DRP Fails To Plan For New York’s Fiscal Future
A Legislative Column from Assemblyman Dave McDonough (R,C,I – Merrick)
In recent months, Governor Paterson and Comptroller DiNapoli hit the alarm notifying New York residents that the state was facing a budget deficit for the current fiscal year of between $3.2 billion and $4 billion, depending on who you asked. To solve this crisis, a deficit reduction plan (DRP) was needed to pay off the bills New York owes in December as well as to keep the state afloat through the end of the fiscal year in March. Such a plan was supposedly passed in the early hours of December 2; yet, when one looks at the DRP passed by the legislature, it is clear that it contains very few solutions and no plan for the future.
To gain perspective on the $2.7 billion DRP passed by the legislature, it is important to note that the budget passed in April for Fiscal Year 2009-10 was $132.8 billion, an increase of $10 billion over Fiscal Year 2008-09. Much of that increase was due to federal economic stimulus money which was used to not only prevent school aid cuts, but also increase the amount of aid many school districts received. These stimulus funds were given to New York with the expectation that they be used over a two-year period, half being used in 2009-10 and the remainder in 2010-11. It is also worth noting that despite the increase in education funds Long Island schools still receive far less per pupil than New York City schools or Upstate schools.
In addition to overspending by legislative leaders and the governor, the economic downturn in the United States adversely affected New York more so than other states. Wall Street revenues and, more importantly, the income taxes on salaries of those who work in the financial sector count for a large percentage of the revenue which comes into New York’s treasury. With the economy still failing to make a recovery and Wall Street not yet seeing the returns investors have become accustomed to, state revenue has continued to decline contributing to the current deficit.

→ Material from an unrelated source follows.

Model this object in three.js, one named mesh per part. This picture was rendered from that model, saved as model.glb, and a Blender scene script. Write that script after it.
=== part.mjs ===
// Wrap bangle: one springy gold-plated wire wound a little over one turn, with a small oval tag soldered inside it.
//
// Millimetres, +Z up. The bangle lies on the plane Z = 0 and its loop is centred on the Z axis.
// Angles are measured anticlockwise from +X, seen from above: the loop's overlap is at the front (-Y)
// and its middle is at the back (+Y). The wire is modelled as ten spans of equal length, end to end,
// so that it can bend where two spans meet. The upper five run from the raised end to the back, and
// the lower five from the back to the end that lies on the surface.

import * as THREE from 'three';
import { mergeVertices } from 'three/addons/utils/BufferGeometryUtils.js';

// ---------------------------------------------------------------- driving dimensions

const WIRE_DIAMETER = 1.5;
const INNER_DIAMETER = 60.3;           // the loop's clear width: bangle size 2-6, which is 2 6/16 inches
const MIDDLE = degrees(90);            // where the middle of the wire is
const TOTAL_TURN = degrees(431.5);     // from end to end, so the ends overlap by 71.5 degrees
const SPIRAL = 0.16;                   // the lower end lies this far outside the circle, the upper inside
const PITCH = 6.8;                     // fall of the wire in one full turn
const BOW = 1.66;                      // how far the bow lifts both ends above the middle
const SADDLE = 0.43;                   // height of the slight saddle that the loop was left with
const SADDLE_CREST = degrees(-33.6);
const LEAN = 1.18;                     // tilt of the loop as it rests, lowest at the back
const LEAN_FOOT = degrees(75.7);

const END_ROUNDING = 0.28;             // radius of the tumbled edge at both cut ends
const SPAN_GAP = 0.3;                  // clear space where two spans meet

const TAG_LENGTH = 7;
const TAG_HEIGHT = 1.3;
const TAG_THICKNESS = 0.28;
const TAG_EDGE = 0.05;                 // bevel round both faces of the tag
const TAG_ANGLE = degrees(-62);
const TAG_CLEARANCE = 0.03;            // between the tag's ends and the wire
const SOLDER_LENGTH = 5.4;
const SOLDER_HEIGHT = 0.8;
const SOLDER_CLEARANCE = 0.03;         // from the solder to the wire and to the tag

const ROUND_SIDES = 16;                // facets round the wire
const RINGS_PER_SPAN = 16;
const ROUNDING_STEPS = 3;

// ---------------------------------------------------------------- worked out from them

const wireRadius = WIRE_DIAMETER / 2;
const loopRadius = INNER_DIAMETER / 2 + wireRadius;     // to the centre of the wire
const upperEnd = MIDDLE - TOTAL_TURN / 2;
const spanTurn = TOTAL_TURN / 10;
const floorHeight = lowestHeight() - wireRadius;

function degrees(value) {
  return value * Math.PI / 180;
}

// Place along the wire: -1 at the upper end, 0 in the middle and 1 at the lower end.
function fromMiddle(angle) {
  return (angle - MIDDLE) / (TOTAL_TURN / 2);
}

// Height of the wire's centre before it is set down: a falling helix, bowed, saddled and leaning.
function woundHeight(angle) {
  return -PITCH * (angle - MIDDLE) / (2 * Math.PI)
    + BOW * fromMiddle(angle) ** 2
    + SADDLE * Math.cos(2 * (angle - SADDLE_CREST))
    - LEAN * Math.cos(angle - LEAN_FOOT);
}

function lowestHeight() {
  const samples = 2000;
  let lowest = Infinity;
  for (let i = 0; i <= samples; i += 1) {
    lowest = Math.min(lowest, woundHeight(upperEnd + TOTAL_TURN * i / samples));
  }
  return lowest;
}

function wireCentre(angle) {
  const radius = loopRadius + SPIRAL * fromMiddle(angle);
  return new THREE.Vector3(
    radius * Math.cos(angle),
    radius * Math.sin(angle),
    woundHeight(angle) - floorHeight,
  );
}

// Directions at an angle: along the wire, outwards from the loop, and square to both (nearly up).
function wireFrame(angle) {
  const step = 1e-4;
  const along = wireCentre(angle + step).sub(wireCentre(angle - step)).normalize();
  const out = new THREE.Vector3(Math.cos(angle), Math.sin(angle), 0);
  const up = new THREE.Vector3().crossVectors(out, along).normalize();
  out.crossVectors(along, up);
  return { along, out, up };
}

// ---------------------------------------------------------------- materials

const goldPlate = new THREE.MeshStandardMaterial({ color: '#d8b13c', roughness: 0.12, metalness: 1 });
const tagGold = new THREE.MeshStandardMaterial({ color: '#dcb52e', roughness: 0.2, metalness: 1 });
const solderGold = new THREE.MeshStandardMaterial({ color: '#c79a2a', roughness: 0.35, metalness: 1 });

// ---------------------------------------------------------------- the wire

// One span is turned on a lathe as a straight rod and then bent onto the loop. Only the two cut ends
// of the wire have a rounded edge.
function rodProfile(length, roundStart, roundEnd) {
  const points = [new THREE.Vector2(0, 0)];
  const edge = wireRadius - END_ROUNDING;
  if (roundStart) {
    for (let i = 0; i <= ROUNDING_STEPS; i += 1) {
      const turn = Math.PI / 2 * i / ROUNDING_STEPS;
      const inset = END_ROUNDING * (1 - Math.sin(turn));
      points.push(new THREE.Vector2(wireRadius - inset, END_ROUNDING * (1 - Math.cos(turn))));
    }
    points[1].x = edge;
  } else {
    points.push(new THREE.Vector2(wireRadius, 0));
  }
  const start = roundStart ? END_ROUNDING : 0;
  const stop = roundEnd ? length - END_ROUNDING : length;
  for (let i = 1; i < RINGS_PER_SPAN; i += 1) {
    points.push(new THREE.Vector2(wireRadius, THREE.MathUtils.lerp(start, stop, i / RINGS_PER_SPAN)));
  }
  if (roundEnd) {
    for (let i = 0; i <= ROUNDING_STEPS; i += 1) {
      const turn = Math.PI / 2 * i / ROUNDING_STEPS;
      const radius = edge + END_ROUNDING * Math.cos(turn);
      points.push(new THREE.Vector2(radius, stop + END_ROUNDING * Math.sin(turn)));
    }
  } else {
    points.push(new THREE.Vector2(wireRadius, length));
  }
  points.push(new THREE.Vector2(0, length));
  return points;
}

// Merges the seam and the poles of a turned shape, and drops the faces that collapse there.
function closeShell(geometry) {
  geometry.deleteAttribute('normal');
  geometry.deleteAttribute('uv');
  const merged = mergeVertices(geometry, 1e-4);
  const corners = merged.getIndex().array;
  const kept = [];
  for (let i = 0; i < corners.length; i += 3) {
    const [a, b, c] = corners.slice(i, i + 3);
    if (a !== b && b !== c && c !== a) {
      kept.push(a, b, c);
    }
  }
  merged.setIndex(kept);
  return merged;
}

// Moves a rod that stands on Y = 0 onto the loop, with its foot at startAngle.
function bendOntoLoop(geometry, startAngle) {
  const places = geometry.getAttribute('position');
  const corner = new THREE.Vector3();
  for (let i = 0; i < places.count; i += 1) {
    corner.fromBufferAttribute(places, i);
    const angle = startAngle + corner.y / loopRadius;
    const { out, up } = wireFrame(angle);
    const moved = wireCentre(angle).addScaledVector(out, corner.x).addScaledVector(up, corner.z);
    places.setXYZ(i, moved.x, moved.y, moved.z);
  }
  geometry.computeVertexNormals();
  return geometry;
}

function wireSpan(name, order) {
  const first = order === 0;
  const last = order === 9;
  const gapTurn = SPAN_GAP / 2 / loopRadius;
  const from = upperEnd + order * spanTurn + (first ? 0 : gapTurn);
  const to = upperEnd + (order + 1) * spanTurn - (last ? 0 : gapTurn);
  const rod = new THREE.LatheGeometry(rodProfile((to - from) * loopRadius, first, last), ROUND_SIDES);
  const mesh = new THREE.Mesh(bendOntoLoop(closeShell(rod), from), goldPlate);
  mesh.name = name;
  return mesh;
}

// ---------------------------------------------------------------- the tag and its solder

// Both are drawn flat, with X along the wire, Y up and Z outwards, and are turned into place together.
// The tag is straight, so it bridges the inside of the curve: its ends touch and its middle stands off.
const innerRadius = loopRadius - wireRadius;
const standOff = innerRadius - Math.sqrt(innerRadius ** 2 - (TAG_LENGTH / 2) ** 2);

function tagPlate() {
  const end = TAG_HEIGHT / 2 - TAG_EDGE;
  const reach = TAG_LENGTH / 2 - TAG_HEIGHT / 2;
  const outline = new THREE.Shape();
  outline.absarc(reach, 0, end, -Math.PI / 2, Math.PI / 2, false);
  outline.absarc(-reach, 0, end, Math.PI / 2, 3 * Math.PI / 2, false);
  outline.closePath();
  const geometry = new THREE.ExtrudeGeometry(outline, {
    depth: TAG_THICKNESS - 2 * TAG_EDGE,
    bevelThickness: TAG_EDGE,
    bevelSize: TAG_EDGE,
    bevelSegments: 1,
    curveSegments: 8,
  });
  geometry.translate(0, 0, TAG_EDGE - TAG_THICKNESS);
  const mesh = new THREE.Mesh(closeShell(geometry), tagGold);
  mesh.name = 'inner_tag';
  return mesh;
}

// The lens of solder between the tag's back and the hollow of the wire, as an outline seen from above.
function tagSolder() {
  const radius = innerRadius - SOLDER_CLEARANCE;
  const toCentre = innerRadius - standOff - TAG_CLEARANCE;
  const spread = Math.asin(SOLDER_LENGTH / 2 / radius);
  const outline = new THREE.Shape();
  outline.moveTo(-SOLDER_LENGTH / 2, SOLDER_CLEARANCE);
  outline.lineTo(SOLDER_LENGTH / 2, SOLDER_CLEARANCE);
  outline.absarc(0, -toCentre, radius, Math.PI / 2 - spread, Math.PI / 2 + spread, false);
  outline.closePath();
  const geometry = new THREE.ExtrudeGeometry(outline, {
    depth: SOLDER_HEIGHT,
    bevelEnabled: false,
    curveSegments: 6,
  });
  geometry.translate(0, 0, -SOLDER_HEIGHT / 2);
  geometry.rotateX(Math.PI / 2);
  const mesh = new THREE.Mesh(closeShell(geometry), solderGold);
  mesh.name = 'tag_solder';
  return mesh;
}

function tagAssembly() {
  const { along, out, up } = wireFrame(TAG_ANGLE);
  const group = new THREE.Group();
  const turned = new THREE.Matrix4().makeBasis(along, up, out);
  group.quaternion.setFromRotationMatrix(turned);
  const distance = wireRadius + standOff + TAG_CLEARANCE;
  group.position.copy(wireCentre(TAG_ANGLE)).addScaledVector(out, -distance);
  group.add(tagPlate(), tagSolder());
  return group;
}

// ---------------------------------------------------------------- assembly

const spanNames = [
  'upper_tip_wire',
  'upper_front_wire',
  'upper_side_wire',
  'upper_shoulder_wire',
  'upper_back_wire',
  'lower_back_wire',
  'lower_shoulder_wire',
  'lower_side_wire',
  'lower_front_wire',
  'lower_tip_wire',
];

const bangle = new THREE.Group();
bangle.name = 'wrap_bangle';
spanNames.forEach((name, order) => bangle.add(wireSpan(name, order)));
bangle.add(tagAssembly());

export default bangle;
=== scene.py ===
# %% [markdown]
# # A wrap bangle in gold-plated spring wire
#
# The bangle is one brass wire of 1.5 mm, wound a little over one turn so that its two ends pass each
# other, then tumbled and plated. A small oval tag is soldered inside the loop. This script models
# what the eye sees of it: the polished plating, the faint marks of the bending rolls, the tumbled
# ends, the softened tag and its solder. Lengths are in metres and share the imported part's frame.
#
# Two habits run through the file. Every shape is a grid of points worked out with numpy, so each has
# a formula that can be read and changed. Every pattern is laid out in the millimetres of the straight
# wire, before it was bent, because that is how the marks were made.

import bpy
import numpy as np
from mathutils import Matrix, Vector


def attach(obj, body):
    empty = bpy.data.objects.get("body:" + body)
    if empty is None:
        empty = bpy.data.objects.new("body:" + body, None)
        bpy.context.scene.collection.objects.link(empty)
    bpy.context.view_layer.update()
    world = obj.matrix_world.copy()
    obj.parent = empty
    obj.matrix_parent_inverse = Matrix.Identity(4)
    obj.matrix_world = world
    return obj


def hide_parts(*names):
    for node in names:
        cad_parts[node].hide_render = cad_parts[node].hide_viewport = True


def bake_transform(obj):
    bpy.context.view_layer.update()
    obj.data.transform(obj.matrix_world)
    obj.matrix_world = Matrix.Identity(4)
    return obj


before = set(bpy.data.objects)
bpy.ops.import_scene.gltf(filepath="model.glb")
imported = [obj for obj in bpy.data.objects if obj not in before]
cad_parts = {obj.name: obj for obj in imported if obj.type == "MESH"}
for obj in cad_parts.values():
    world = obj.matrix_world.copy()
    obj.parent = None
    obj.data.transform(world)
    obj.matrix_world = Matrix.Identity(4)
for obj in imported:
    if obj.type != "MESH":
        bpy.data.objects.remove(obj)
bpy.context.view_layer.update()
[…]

Overspending and reduced revenues added up to a multi-billion dollar deficit, which necessitated the passage of a DRP. This past March, I voted against the Fiscal Year 2009-10 budget because it spent beyond our means, did not save for the future and would force mid-year budget cuts for the second year in a row as we now are seeing. This week, I voted against the DRP for many of the same reasons.
First and foremost, I did not see any real savings in the DRP. Governor Paterson initially said we needed to close a budget gap of $3.2 billion, yet, the just passed DRP only totaled $2.7 billion; of that number only $700 million are spending cuts and very few of the cuts go beyond next year. In the grand budgetary scheme, New York is still $2.5 billion in the hole.

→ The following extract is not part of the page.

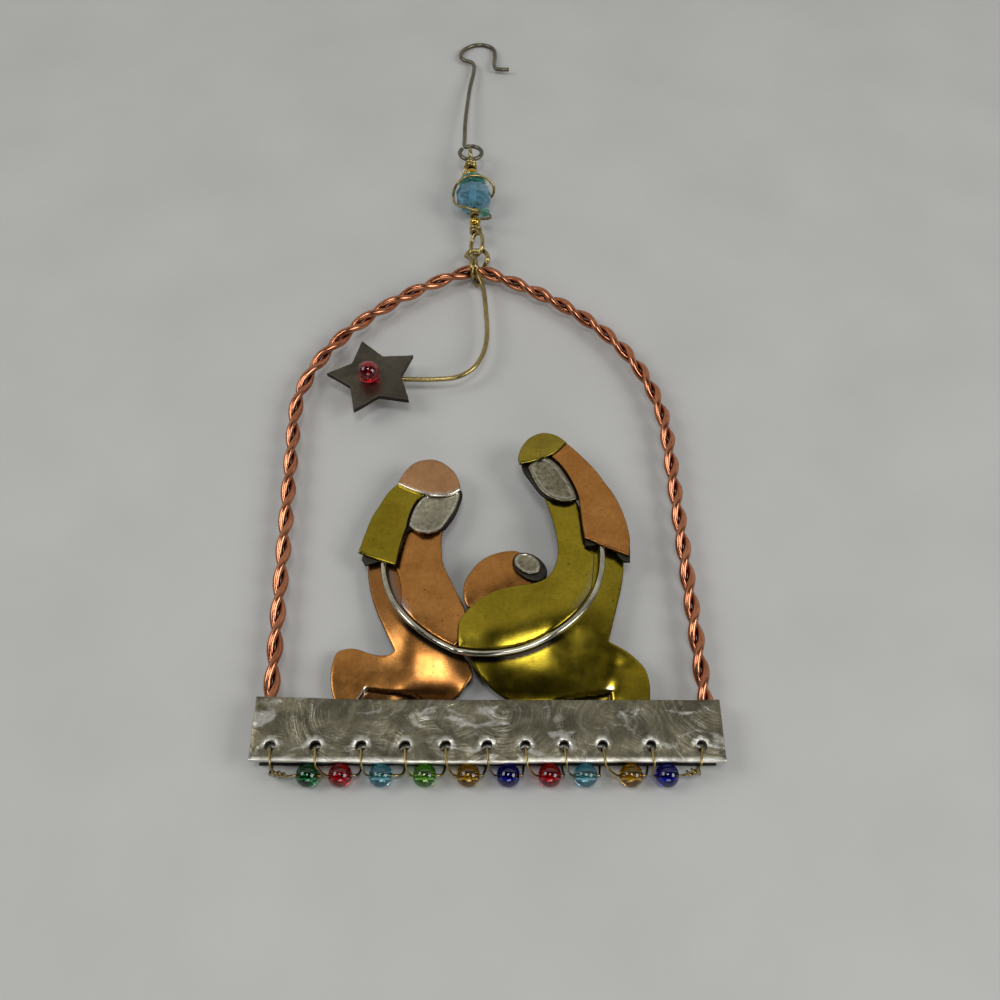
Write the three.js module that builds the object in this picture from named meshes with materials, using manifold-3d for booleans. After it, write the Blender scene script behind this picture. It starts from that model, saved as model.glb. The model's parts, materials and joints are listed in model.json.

The other $2 billion in the DRP was paid for with one-time measures and “spin-ups” from Fiscal Year 2010-11. For example, a $250 million tax amnesty proposal was passed. That might work for one year if, and only if, those individuals who owe money actually pay that money. Otherwise, New York will have to spend more money going after individuals who have failed to pay their taxes. Also, the legislature used $391 million of federal economic stimulus money set aside for next year to pay for this year, also known as a “spin-up.” Unless spending in other areas of the budget is cut next year, we will then have to close another $391 million hole in the budget because of this plan.
Ultimately, this DRP failed to provide the necessary blueprint for fiscal stability for years to come. We in the Assembly Minority Conference, over one month ago, had presented our version of a DRP plan to the governor which included agency consolidation, a reduction in contract balances, SUNY and CUNY tuition increases for out-of-state students and numerous other items. Each of these ideas would provide yearly savings or yearly revenue increases to New York State as opposed to the one-shot and non-recurring measures included in the enacted DRP. Unfortunately, our plan was ignored by the three men who negotiated the final version of the poorly planned DRP.
New York State is heading toward financial ruin; it is only a matter of time before we will have to take an axe to the budget instead of a scalpel. We already will start 2010-11 in a financial hole; just imagine what Fiscal Year 2011-12 will look like when federal economic stimulus money is gone. However, it is never too late to turn the state around. I look forward to working with Governor Paterson in the coming months to find long-term solutions to problems that have never been tackled head on because of a lack of courage from those who pretend to lead this state.